Once in a while i wonder whether "sex and the city" is like my life or if having watched every episode thrice i have created a self fullfilling prophecy of complicated relationships. If so,

WARNING:i'm having a VERY Carrie Bradshaw moment
.

How well should one know the dating history of a new flame?

I subscribe to the mindset that as long as the ex doesn't have a name or face then i can maintain a healthy, objective, uncomplicated, and un-jealous outlook on the potential situation.

What if the dating "history" isn't history at all?

What if the ex still lives with him/her? How honest is this guy being if he says that there is nothing there? Is he lying to us both? Is he lying to himself? How is this going to impede moving along in a direction that is healthy for me?

Whether i was looking for these answers or just looking to see if i should have reason to probe further, i Googled the son-of-a-bitch. (I warned that i am having a Carrie moment.) I found exactly what i was at the same time hoping to find and avoid: pictures of him and the ex at various fundraising events. Crazy? I think i'd rather err on the side on lunatic than risk giving this muscle in my chest to any mother fucker that comes along spewing poetry and plesantries.

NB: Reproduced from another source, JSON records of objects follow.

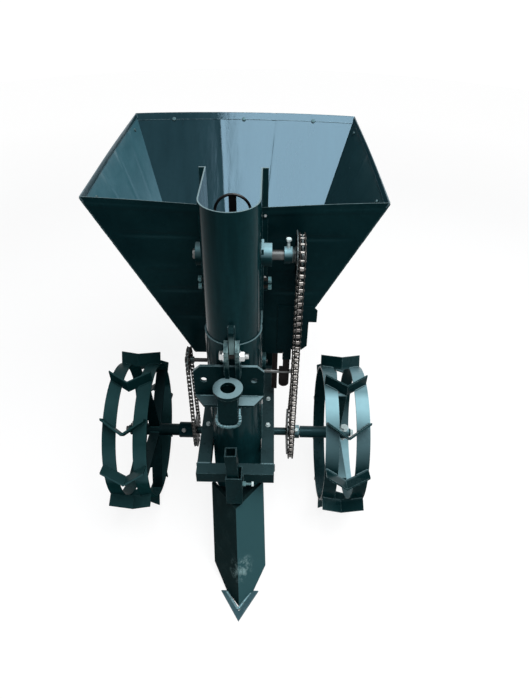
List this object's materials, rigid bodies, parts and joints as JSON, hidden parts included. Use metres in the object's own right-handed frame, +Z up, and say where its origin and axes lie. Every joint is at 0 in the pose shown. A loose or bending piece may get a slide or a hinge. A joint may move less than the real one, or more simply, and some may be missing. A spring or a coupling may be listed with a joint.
{
  "type": "walk-behind tractor seed drill",
  "caption": "One-row seed drill with a hopper over a ring-cup elevator in an upright pipe, two lugged steel wheels, a V furrow opener and a ring hitch.",
  "frame": {"origin": "on the ground under the middle of the wheel axle", "axes": "+X to the right seen from the hitch, -Y towards the hitch and the furrow opener, +Z up"},
  "size_m": [0.611, 0.933, 0.877],
  "materials": {
    "green_paint": "gloss",
    "dark_steel": "satin",
    "bare_steel": "satin",
    "black_cups": "satin",
    "brown_paint": "satin"
  },
  "bodies": {
    "frame": {"front_crossbar": "green_paint", "side_rails": "green_paint", "rear_crossbar": "green_paint", "hopper_stays": "green_paint", "hopper_front": "green_paint", "hopper_rear": "green_paint", "hopper_left": "green_paint", "hopper_right": "green_paint", "hopper_floor": "green_paint", "guard_plate": "green_paint", "seed_pipe": "green_paint", "elevator_channel": "green_paint", "side_plate_left": "green_paint", "side_plate_right": "green_paint", "boot": "green_paint", "axle_bearing_left": "green_paint", "axle_bearing_right": "green_paint", "upper_bearing_left": "green_paint", "upper_bearing_right": "green_paint", "lower_bearing_left": "green_paint", "lower_bearing_right": "green_paint", "hitch_plate": "green_paint", "hitch_tube": "green_paint", "clevis_lugs": "green_paint", "tongue_plate": "green_paint", "clevis_bolt": "bare_steel", "opener_sleeve": "green_paint", "tension_rod": "bare_steel", "tension_idler": "brown_paint", "tension_finger": "brown_paint", "tension_hanger": "brown_paint", "drive_chain": "dark_steel", "left_chain": "dark_steel", "cup_chain": "dark_steel", "seed_cups": "black_cups"},
    "axle": {"axle": "bare_steel", "wheel_rim_left": "green_paint", "wheel_rim_right": "green_paint", "wheel_hub_left": "green_paint", "wheel_hub_right": "green_paint", "axle_sprockets": "dark_steel", "axle_sprocket_left": "dark_steel"},
    "upper_shaft": {"upper_shaft": "bare_steel", "upper_sprockets": "dark_steel", "cup_sprocket": "dark_steel"},
    "agitator": {"agitator_shaft": "bare_steel", "agitator_sprocket": "dark_steel"},
    "opener": {"opener_stem": "green_paint", "opener_blades": "green_paint", "opener_share": "green_paint"}
  },
  "joints": [
    {"name": "axle_spin", "type": "hinge", "parent": "frame", "child": "axle", "pos_m": [0, 0, 0.20016], "axis": [1, 0, 0], "continuous": true},
    {"name": "upper_spin", "type": "hinge", "parent": "frame", "child": "upper_shaft", "pos_m": [0, -0.006, 0.725], "axis": [1, 0, 0], "continuous": true},
    {"name": "agitator_spin", "type": "hinge", "parent": "frame", "child": "agitator", "pos_m": [0, -0.006, 0.44788], "axis": [1, 0, 0], "continuous": true},
    {"name": "opener_depth", "type": "slide", "parent": "frame", "child": "opener", "axis": [-0.0489, 0, 0.9988], "range_m": [-0.06, 0]}
  ],
  "couplings": [
    {"joint": "upper_spin", "follows": "axle_spin", "ratio": 1.6667},
    {"joint": "agitator_spin", "follows": "axle_spin", "ratio": 1.4615}
  ]
}
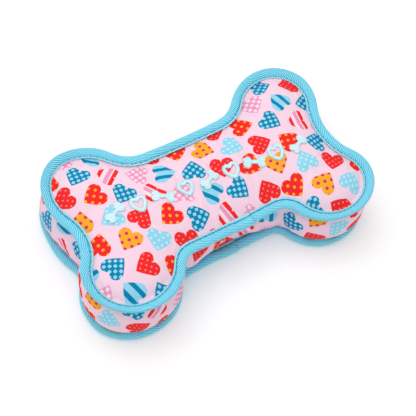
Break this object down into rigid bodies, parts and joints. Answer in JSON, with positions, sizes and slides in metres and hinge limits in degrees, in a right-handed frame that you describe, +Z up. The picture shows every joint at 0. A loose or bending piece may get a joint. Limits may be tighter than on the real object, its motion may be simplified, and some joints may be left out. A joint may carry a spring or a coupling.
{
  "type": "bone-shaped dog toy",
  "caption": "Bone-shaped stuffed dog toy with printed cloth panels, tape-bound seams, embroidered motifs and a squeaker inside.",
  "frame": {"origin": "centre of the bone, on the face that it lies on", "axes": "+X along the bone, +Y across it, +Z up through the embroidered side"},
  "size_m": [0.2348, 0.1428, 0.0538],
  "materials": {
    "printed_cloth": "matte",
    "liner_cloth": "matte",
    "tape_cloth": "matte",
    "tape_thread": "matte",
    "embroidery_thread": "satin",
    "backing_cloth": "matte",
    "stuffing_fibre": "matte",
    "bulb_plastic": "satin",
    "reed_plastic": "gloss"
  },
  "bodies": {
    "toy_body": {"top_panel": "printed_cloth", "bottom_panel": "printed_cloth", "side_strip": "printed_cloth", "top_liner": "liner_cloth", "bottom_liner": "liner_cloth", "side_liner": "liner_cloth", "top_tape": "tape_cloth", "bottom_tape": "tape_cloth", "top_tape_stitching": "tape_thread", "bottom_tape_stitching": "tape_thread", "embroidered_bone_1": "embroidery_thread", "embroidered_bone_2": "embroidery_thread", "embroidered_bone_3": "embroidery_thread", "embroidered_bone_4": "embroidery_thread", "embroidered_bone_5": "embroidery_thread", "embroidered_heart_1": "embroidery_thread", "embroidered_heart_2": "embroidery_thread", "embroidered_heart_3": "embroidery_thread", "embroidered_heart_4": "embroidery_thread", "embroidery_backing": "backing_cloth", "upper_stuffing": "stuffing_fibre", "lower_stuffing": "stuffing_fibre", "squeaker_base": "bulb_plastic", "squeaker_bellows": "bulb_plastic", "reed_tube": "reed_plastic", "reed_seat": "reed_plastic", "reed_clamp": "reed_plastic"},
    "crown": {"squeaker_crown": "bulb_plastic"},
    "reed_blade": {"reed": "reed_plastic"}
  },
  "joints": [
    {"name": "squeaker_press", "type": "slide", "parent": "toy_body", "child": "crown", "axis": [0, 0, -1], "range_m": [0, 0.008], "stiffness_N_per_m": 400, "deforming": ["squeaker_bellows"]},
    {"name": "reed_flutter", "type": "hinge", "parent": "toy_body", "child": "reed_blade", "pos_m": [0, 0, 0.01295], "axis": [0, 1, 0], "range_deg": [-5, 5], "stiffness_Nm_per_rad": 0.001}
  ]
}
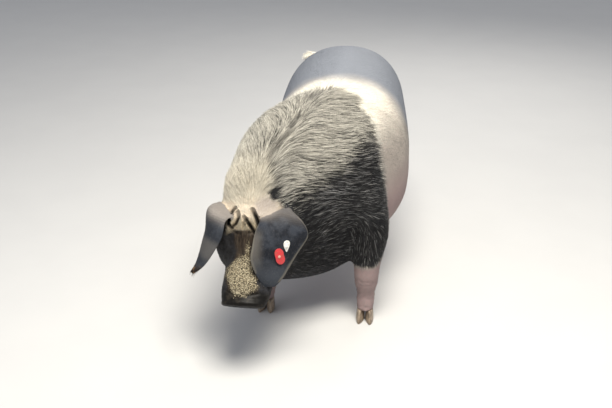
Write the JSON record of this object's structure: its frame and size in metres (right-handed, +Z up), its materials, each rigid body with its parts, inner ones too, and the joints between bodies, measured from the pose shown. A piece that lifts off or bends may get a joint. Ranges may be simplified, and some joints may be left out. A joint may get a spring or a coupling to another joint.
{
  "type": "domestic pig",
  "caption": "Life-size still model of a standing black and pale lop-eared sow, head lowered and turned a little to her right, with ear tags.",
  "frame": {"origin": "on the floor, under the middle of the sow's bounding box", "axes": "+Z up, -Y the way her trunk faces, +X her left side"},
  "size_m": [0.7694, 1.6173, 0.8823],
  "materials": {
    "pale_skin": "pale pink-white skin under thin bristles",
    "black_skin": "slate black skin under pale bristles",
    "ear_skin": "matte slate grey skin",
    "snout_skin": "moist bare skin with dried sandy mud",
    "horn": "satin horn",
    "eye": "wet gloss",
    "tag_red": "satin plastic",
    "tag_white": "satin plastic"
  },
  "bodies": {
    "root": {"claw_front_left_inner": "horn", "claw_front_left_outer": "horn", "claw_front_right_inner": "horn", "claw_front_right_outer": "horn", "claw_hind_left_inner": "horn", "claw_hind_left_outer": "horn", "claw_hind_right_inner": "horn", "claw_hind_right_outer": "horn", "dewclaw_front_left_inner": "horn", "dewclaw_front_left_outer": "horn", "dewclaw_front_right_inner": "horn", "dewclaw_front_right_outer": "horn", "dewclaw_hind_left_inner": "horn", "dewclaw_hind_left_outer": "horn", "dewclaw_hind_right_inner": "horn", "dewclaw_hind_right_outer": "horn", "ear_left": "ear_skin", "ear_right": "ear_skin", "eye_left": "eye", "eye_right": "eye", "head": "black_skin", "leg_front_left": "pale_skin", "leg_front_right": "pale_skin", "leg_hind_left": "pale_skin", "leg_hind_right": "pale_skin", "neck": "black_skin", "snout": "snout_skin", "tag_red": "tag_red", "tag_white": "tag_white", "tail": "pale_skin", "torso": "pale_skin"}
  },
  "joints": []
}
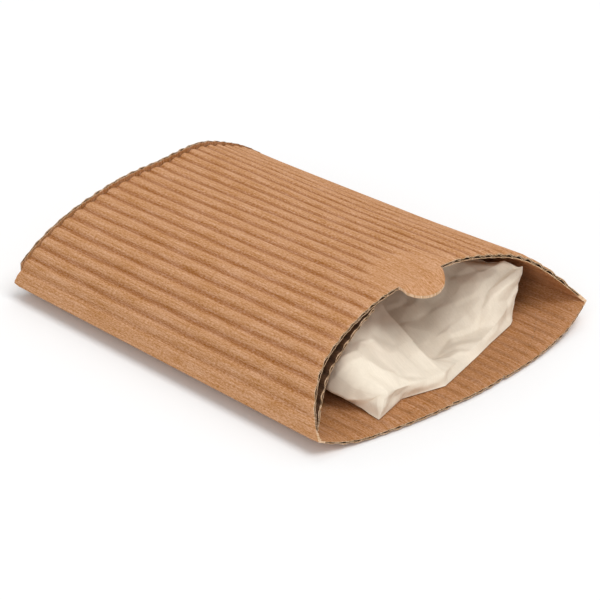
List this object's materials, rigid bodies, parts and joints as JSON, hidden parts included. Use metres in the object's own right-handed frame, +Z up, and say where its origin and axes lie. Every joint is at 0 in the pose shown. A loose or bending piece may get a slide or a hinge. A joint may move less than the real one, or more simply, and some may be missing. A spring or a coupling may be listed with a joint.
{
  "type": "pillow box",
  "caption": "Ribbed kraft pillow box: arched top with a thumb tab, flat base, open front flap, closed back flap and a tissue nest.",
  "frame": {"origin": "on the surface the box rests on, under the middle of the box, halfway between the side creases and halfway between the tips", "axes": "+Z up, the open front faces -Y, the ribs run along Y, the seam lap is on the -X side"},
  "size_m": [0.0868, 0.1083, 0.0243],
  "materials": {
    "kraft_outer": "matte ribbed kraft liner",
    "kraft_fluting": "matte kraft fluting",
    "kraft_inner": "matte kraft liner",
    "glue": "dried glue film",
    "tissue": "crumpled tissue paper"
  },
  "bodies": {
    "box": {"top_panel_outer_liner": "kraft_outer", "top_panel_fluting": "kraft_fluting", "top_panel_inner_liner": "kraft_inner", "bottom_panel_outer_liner": "kraft_outer", "bottom_panel_fluting": "kraft_fluting", "bottom_panel_inner_liner": "kraft_inner", "seam_lap_outer_liner": "kraft_outer", "seam_lap_fluting": "kraft_fluting", "seam_lap_inner_liner": "kraft_inner", "near_side_crease": "kraft_outer", "far_side_crease": "kraft_outer", "thumb_tab": "kraft_outer", "seam_glue_line": "glue", "tissue_paper": "tissue"},
    "front_flap": {"front_flap_outer_liner": "kraft_outer", "front_flap_fluting": "kraft_fluting", "front_flap_inner_liner": "kraft_inner"},
    "back_flap": {"back_flap_outer_liner": "kraft_outer", "back_flap_fluting": "kraft_fluting", "back_flap_inner_liner": "kraft_inner"}
  },
  "joints": [
    {"name": "front_flap_fold", "type": "hinge", "parent": "box", "child": "front_flap", "pos_m": [0, -0.03765, 0.00202], "axis": [-1, 0, 0], "range_deg": [0, 90], "deforming": ["tissue_paper"]},
    {"name": "back_flap_fold", "type": "hinge", "parent": "box", "child": "back_flap", "pos_m": [0, 0.0517, 0.00035], "axis": [-1, 0, 0], "range_deg": [0, 90]}
  ]
}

However this is happening in the exact opposite order than i would've expected: I usually Google pre-date. This guy gave me no reason to need to. He is honest, up front, and sensitive. And honestly, i am more suspicious now than i have even been in any situation. I can see why he would wait until the third date to drop the i-still-live-with-my-[21 y/o]-ex bombshell. HOWEVER, the shit that goes along with that (i.e.: having a new beau over to the house -- read: "us making out on the couch") is all his. i don't want that (read: "ex boyfrind") to be a part of whatever it is that he and I are building. Is that selfish? Sheltered? Overly optamistic? i honestly don't give a fuck. I am tired of expecting too much, and then settling for something under par.

Now ... do i tell him all of this? I've had four days to think about this situation. I'd like to avoid it. Do I tell him that i'm not sure i can be totally into someone who is still battling demons from his [recent ... still sharing a flat with me] past. On top of this, there is still reason to believe that they share a room!! UN-FUCKING-BELEIVABLE! I JUST WENT THROUGH THIS! Why do i always put myself in this situation. Do i have a poster on my back that reads:

BOYS!!! If you're on the rebound from a extremely damaging relationship: talk to me. Buy me dinner. Tell me that you want to spend your life with me. Don't worry about me, I'm superhuman and realize that I serve the short-term function of stepping stone to the rest of your life. I will never require you to put even a fraction of the energy into our relationship as i am putting in. For extra fun, avoid being completely honest with yourself about your mental/emotional state: this serves as a buffer that prevents you from getting hurt, and ensures that i will follow like a studid puppy dog until you take a quick left turn and i continue walking straight off of the cliff.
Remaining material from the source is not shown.